__SET TASK__:
Look for the word "record" in the entries below, then copy every line that has it.

[CAD and scene scripts]
##############################

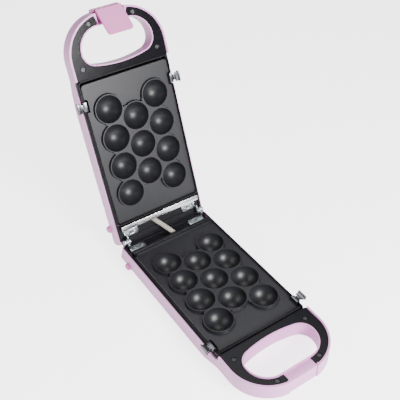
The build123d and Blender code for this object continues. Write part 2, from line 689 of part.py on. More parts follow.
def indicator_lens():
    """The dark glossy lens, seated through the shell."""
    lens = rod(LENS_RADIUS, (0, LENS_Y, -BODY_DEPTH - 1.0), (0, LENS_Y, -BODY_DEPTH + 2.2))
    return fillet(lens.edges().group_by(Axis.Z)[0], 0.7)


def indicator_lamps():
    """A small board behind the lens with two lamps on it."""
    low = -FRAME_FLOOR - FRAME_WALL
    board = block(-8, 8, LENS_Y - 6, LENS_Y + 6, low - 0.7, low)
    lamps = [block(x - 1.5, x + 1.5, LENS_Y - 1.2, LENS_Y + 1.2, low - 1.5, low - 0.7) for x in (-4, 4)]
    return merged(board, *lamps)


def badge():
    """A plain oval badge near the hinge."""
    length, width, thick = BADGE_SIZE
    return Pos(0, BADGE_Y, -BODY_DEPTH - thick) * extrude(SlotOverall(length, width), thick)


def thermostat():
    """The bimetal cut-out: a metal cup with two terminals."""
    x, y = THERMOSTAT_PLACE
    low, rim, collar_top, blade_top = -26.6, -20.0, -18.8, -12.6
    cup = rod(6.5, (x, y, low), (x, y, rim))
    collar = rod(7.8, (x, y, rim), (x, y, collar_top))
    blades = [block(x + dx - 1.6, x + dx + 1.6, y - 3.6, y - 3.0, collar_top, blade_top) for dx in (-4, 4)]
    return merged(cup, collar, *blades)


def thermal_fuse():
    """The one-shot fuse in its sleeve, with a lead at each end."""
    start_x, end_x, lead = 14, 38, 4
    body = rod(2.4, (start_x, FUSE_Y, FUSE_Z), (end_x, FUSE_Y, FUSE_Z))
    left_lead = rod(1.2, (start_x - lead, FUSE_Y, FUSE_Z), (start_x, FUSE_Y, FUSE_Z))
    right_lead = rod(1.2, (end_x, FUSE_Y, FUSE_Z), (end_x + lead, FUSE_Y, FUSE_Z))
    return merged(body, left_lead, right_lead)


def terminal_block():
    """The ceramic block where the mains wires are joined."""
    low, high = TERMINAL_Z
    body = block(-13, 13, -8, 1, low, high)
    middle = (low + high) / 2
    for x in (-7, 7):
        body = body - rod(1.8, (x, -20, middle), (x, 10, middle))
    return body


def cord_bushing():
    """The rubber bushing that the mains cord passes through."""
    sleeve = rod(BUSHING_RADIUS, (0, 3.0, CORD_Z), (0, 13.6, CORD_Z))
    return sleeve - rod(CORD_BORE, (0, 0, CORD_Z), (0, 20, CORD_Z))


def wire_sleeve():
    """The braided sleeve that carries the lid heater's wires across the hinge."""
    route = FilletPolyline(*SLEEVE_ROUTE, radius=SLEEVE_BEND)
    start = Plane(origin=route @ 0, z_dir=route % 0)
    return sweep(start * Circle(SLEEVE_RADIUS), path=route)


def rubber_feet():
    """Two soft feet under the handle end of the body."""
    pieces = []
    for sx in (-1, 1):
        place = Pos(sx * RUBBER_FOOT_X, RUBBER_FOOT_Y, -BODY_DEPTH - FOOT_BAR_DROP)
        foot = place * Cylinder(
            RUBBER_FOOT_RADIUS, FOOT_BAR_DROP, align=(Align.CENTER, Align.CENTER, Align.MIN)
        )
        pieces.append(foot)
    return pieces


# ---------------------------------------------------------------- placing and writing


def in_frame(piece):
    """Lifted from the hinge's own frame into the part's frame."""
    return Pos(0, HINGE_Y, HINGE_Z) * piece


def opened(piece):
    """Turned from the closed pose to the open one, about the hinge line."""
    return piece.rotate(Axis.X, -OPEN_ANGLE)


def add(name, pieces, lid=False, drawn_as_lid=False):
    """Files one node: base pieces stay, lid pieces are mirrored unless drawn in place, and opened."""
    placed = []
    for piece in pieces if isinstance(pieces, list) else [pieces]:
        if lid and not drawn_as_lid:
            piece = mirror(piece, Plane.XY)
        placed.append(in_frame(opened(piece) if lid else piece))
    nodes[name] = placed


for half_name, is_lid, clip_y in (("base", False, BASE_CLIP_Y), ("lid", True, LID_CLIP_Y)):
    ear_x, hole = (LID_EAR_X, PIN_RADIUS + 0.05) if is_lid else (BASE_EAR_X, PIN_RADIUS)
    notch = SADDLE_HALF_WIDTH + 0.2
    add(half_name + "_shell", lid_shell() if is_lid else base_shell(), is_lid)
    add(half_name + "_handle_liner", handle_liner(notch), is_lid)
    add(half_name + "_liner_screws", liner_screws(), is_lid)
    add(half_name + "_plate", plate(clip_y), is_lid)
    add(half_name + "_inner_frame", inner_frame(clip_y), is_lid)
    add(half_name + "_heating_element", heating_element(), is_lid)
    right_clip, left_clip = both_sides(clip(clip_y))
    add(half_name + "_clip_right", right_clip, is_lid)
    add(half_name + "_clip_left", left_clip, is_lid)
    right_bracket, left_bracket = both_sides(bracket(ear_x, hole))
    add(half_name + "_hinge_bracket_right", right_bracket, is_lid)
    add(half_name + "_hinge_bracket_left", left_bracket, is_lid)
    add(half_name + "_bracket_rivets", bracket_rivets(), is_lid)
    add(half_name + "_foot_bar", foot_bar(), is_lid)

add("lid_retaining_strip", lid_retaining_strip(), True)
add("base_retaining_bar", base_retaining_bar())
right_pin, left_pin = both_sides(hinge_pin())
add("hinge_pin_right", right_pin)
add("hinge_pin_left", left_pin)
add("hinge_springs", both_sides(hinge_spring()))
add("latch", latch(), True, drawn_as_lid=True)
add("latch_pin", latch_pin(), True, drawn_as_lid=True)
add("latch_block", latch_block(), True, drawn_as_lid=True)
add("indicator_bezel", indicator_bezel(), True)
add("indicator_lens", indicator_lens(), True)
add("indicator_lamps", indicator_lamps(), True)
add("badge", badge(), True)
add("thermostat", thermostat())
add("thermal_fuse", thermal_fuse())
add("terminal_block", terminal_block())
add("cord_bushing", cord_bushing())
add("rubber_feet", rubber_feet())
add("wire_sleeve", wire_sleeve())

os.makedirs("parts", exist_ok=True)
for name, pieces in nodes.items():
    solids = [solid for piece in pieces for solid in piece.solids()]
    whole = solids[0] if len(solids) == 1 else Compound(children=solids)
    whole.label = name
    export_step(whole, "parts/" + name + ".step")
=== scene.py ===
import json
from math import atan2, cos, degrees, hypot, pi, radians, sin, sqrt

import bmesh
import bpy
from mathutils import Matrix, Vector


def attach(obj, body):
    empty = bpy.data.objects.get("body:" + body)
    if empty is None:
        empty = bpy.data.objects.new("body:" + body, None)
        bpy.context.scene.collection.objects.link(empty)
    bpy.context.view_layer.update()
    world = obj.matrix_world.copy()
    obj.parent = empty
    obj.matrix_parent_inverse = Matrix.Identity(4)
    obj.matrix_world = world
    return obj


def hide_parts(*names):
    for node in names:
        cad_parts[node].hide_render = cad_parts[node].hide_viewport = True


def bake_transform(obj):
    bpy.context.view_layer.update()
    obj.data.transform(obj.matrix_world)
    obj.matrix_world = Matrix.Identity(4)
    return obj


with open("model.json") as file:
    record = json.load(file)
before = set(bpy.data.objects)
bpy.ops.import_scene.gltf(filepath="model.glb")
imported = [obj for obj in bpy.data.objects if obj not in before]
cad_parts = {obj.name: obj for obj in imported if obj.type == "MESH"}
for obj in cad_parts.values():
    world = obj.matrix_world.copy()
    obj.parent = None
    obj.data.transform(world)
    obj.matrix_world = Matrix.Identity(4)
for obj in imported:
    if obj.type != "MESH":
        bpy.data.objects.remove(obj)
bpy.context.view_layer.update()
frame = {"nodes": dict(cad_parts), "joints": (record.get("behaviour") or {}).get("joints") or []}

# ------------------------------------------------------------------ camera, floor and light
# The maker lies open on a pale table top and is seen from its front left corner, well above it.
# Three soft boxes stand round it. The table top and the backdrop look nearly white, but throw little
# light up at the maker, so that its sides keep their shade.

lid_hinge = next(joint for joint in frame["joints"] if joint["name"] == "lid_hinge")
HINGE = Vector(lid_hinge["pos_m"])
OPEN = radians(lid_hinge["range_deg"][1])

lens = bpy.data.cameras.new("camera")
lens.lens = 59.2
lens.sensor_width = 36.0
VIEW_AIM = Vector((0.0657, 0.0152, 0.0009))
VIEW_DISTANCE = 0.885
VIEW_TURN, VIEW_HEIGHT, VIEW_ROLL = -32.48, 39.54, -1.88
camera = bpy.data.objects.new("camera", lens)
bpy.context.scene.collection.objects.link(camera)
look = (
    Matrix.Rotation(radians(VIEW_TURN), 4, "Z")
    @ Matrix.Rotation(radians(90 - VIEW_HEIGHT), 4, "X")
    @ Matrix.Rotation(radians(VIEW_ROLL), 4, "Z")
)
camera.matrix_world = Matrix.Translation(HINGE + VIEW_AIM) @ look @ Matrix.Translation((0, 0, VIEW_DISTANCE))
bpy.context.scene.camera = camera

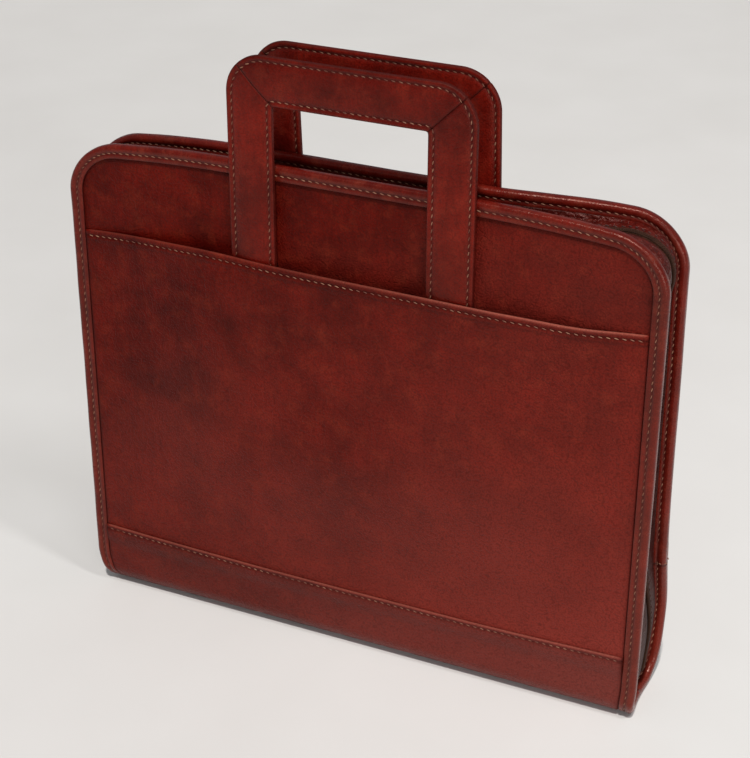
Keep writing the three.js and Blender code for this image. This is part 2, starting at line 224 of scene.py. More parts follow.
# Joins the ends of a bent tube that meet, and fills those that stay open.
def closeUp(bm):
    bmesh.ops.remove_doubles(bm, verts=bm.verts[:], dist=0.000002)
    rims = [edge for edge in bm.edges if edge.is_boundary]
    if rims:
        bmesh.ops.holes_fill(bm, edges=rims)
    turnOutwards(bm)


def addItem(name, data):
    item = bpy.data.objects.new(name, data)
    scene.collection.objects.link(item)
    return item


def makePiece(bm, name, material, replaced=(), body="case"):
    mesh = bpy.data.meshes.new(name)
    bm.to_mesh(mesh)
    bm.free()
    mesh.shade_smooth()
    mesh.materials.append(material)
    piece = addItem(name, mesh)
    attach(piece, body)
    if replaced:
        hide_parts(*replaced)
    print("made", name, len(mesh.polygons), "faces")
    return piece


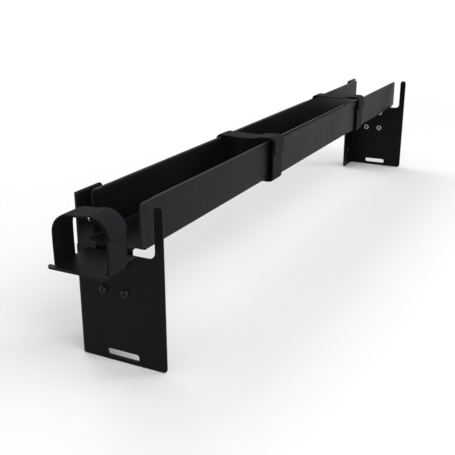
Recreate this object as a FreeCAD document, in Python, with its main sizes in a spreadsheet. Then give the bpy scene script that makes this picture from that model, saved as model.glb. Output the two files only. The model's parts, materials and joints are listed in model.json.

##############################

__RESULT__:
    record = json.load(file)
frame = {"nodes": dict(cad_parts), "joints": (record.get("behaviour") or {}).get("joints") or []}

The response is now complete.